You don't necessarily need to call lock_inode.  So long as you can
be assured that the inode is unlocked, you can sometimes set i_lock
by hand.  So, it is safe to execute this code:
	wait_on_inode();
	i_lock = 1;

> In clear_inode, your patch changes a wait_on_inode to a lock_inode,
> but there is no corresponding unlocking of the inode.  Where does this
> happen?  (Does the memset of the inode to 0 handle this?  It make
> be clearer to use unlock_inode).

The memset unlocks the inode (since it sets i_lock to 0).  If you
called an explicit unlock_inode() with would cause problems.

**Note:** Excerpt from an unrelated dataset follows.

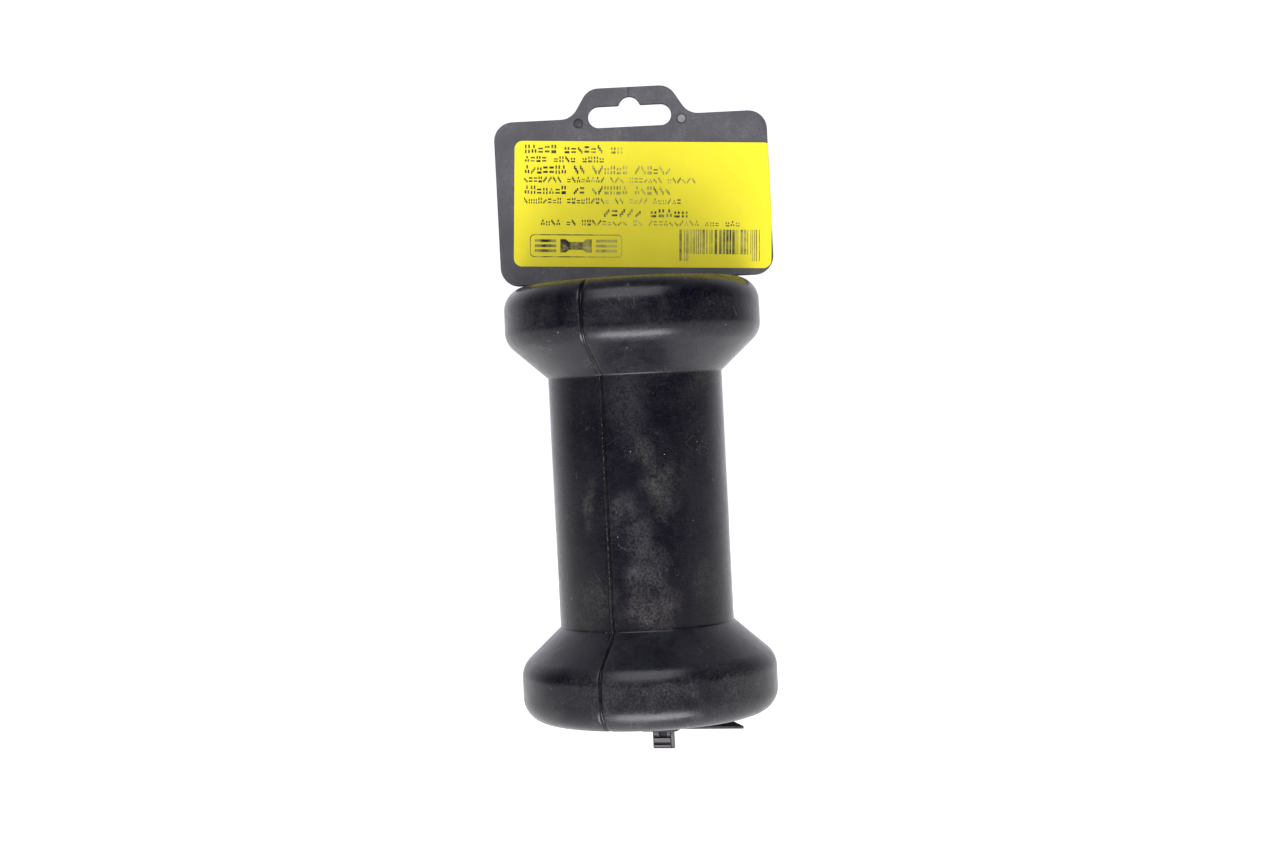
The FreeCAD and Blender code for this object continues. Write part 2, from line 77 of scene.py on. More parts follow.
# label, the same sheet as the CAD solid
LABEL_X_MM = 2.6
LABEL_Z_MM = -31.7
LABEL_WIDTH_MM = 75.3
LABEL_HEIGHT_MM = 36.7
LABEL_CORNER_MM = 2.4
LABEL_TILT = math.radians(3.3)
LABEL_THICKNESS_MM = 0.1
CARD_FRONT_Y_MM = -1.0
CARD_HALF_WIDTH_MM = 39.95
CARD_EDGE_RADIUS_MM = 0.35
FOLD_SHARE = 0.8

# edges flatter than this are shaded smooth
SMOOTH_ANGLE = math.radians(40)
PAPER_SMOOTH_ANGLE = math.radians(25)


# ---------------------------------------------------------------- mesh helpers

def smooth_step(low, high, value):
    """0 below low, 1 above high, with a soft start and end."""
    share = min(max((value - low) / (high - low), 0.0), 1.0)
    return share * share * (3.0 - 2.0 * share)


def add_mesh(name, points_mm, faces, smooth_angle=SMOOTH_ANGLE):
    """Object at the origin from points in millimetres, smooth-shaded up to an angle."""
    mesh = bpy.data.meshes.new(name)
    mesh.from_pydata([(x * MM, y * MM, z * MM) for x, y, z in points_mm], [], faces)
    mesh.update()
    mesh.shade_smooth()
    mesh.set_sharp_from_angle(angle=smooth_angle)
    obj = bpy.data.objects.new(name, mesh)
    bpy.context.scene.collection.objects.link(obj)
    return obj


def set_attribute(obj, name, values):
    """Store one number at each vertex for the materials to read."""
    attribute = obj.data.attributes.new(name, "FLOAT", "POINT")
    attribute.data.foreach_set("value", values)


# ---------------------------------------------------------------- rubber roller

def line(start, end, step):
    """Points from start up to, but without, end."""
    length = math.dist(start, end)
    count = max(1, round(length / step))
    return [tuple(a + (b - a) * i / count for a, b in zip(start, end)) for i in range(count)]


def arc(centre, radius, first, last, step):
    """Points along an arc from angle first to angle last, without the last one."""
    count = max(4, round(abs(last - first) * radius / step))
    angles = [first + (last - first) * i / count for i in range(count)]
    return [(centre[0] + radius * math.cos(a), centre[1] + radius * math.sin(a)) for a in angles]


def half_section():
    """(radius, height) points of the upper half, from the waist's middle to the bore's middle."""
    rise = CONE_HALF_MM - BARREL_HALF_MM
    slope = math.atan2(FLANGE_RADIUS_MM - BARREL_RADIUS_MM, rise)
    # concave fillet where waist and cone meet
    foot_tangent = FOOT_FILLET_MM * math.tan(slope / 2)
    foot_centre = (BARREL_RADIUS_MM + FOOT_FILLET_MM, BARREL_HALF_MM - foot_tangent)
    foot_end = math.pi - slope
    cone_start = (foot_centre[0] + FOOT_FILLET_MM * math.cos(foot_end),
                  foot_centre[1] + FOOT_FILLET_MM * math.sin(foot_end))
    # convex fillets of the rim
    rim_tangent = RIM_FILLET_MM * math.tan(slope / 2)
    rim_centre_radius = FLANGE_RADIUS_MM - RIM_FILLET_MM
    lower_centre = (rim_centre_radius, CONE_HALF_MM + rim_tangent)
    upper_centre = (rim_centre_radius, HALF_LENGTH_MM - RIM_FILLET_MM)
    cone_end = (lower_centre[0] + RIM_FILLET_MM * math.cos(-slope),
                lower_centre[1] + RIM_FILLET_MM * math.sin(-slope))
    bore_rim = (BORE_RADIUS_MM + BORE_CHAMFER_MM, HALF_LENGTH_MM)
    bore_edge = (BORE_RADIUS_MM, HALF_LENGTH_MM - BORE_CHAMFER_MM)
    points = line((BARREL_RADIUS_MM, 0.0), (BARREL_RADIUS_MM, foot_centre[1]), 0.6)
    points += arc(foot_centre, FOOT_FILLET_MM, math.pi, foot_end, 0.15)
    points += line(cone_start, cone_end, 0.6)
    points += arc(lower_centre, RIM_FILLET_MM, -slope, 0.0, 0.45)
    points += line((FLANGE_RADIUS_MM, lower_centre[1]), (FLANGE_RADIUS_MM, upper_centre[1]), 0.5)
    points += arc(upper_centre, RIM_FILLET_MM, 0.0, math.pi / 2, 0.45)
    points += line((rim_centre_radius, HALF_LENGTH_MM), bore_rim, 1.2)
    points += line(bore_rim, bore_edge, 0.3)
    points += line(bore_edge, (BORE_RADIUS_MM, 0.0), 2.5)
    return points


def closed_section():
    """Whole section as one loop, its lower half a mirror of the upper one."""
    upper = half_section()
    bore_middle = (BORE_RADIUS_MM, 0.0)
    lower = [(radius, -height) for radius, height in reversed(upper[1:])]
    return upper + [bore_middle] + lower


def column_angles():
    """Azimuths of the mesh columns, close together at the two parting lines."""
    fine = 44
    coarse = 88
    span = math.pi - 2.0 * SEAM_HALF_WIDTH
    angles = []
    for side in (0, 1):
        middle = SEAM_AZIMUTH + math.pi * side
        angles += [middle + SEAM_HALF_WIDTH * (2.0 * i / fine - 1.0) for i in range(fine)]
        first = middle + SEAM_HALF_WIDTH
        angles += [first + span * i / coarse for i in range(coarse)]
    return angles


def dent(offset, middle, half_width):
    """Smooth bell, 1 at its middle."""
    return math.exp(-((offset - middle) / half_width) ** 2)


def seam_shape(across_mm, height, radius, side):
    """(displacement in mm, seam value) beside a parting line.

    The value is below 0 in the grooves and above 0 on the flash between them.
    """
    def drift(shift, lane, frequency):
        """Noise along the line, another one for each side."""
        return noise.noise(Vector((side * shift, lane, height * frequency)))

    offset = across_mm - (0.30 * drift(9.0, 0.0, 0.09) + 0.12 * drift(9.0, 5.0, 0.7))
    patchy = 0.95 + 0.35 * drift(7.0, 2.0, 0.5)
    beads = min(max(0.55 + 1.3 * drift(7.0, 8.0, 1.7), 0.0), 1.2)
    on_rim = smooth_step(BARREL_RADIUS_MM + 0.3, BARREL_RADIUS_MM + 4.0, radius)
    near_end = smooth_step(56.0, 60.0, abs(height))

    groove_width = 0.36 + 0.08 * on_rim + 0.10 * near_end
    groove_depth = 0.30 + 0.12 * on_rim + 0.2 * near_end
    second_width = 0.28
    second_depth = 0.18
    flash_width = 0.20
    flash_height = 0.16
    groove = (patchy + 0.5 * on_rim) * dent(offset, GROOVE_OFFSET_MM, groove_width)
    second = (1.0 - on_rim) * patchy * 0.7
    second *= dent(offset, SECOND_GROOVE_OFFSET_MM, second_width)
    flash = (1.0 - 0.9 * on_rim) * beads * dent(offset, FLASH_OFFSET_MM, flash_width)
    push = flash_height * flash - groove_depth * groove - second_depth * second
    return push, flash - max(groove, second)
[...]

> write_inode also uses wait_on_inode instead of i_lock instead of
> lock_inode, but this is probably safe due to the wait_on_inode
> shortly before it.

I assume you means that it uses "wait_on_inode(); i_lock=1;", which,
as I said above, _is_ safe since the kernel is single-threaded.

> Also, it looks like __wait_on_inode doesn't return until i_lock is 0,
> so the changes to inode_lock shouldn't be necessary....

I think that there _is_ a race condition here, which Ted fixed.
As I recall (I don't have the sources in front of me), you used
to be able to have multiple kernel threads return from wait_on_inode
at the same time due to the way scheduling works:
	two threads sitting in wait_on_inode.
	inode gets unlocked, which schedules both threads to run
	both threads leave wait_on_inode.

> I'll send out a variant of Ted's patch to try out in a bit...
> (Mostly the same thing, but with debugging printk's to log when
> a problem would have occurred.  I'm also adding a "fix" to iput.
> Note that I really don't understand this, so Ted or someone should
> sanity check.  ;)

I looked at the patch; I _think_ it looks ok.  You should add
Ted's addendum as well and try it out.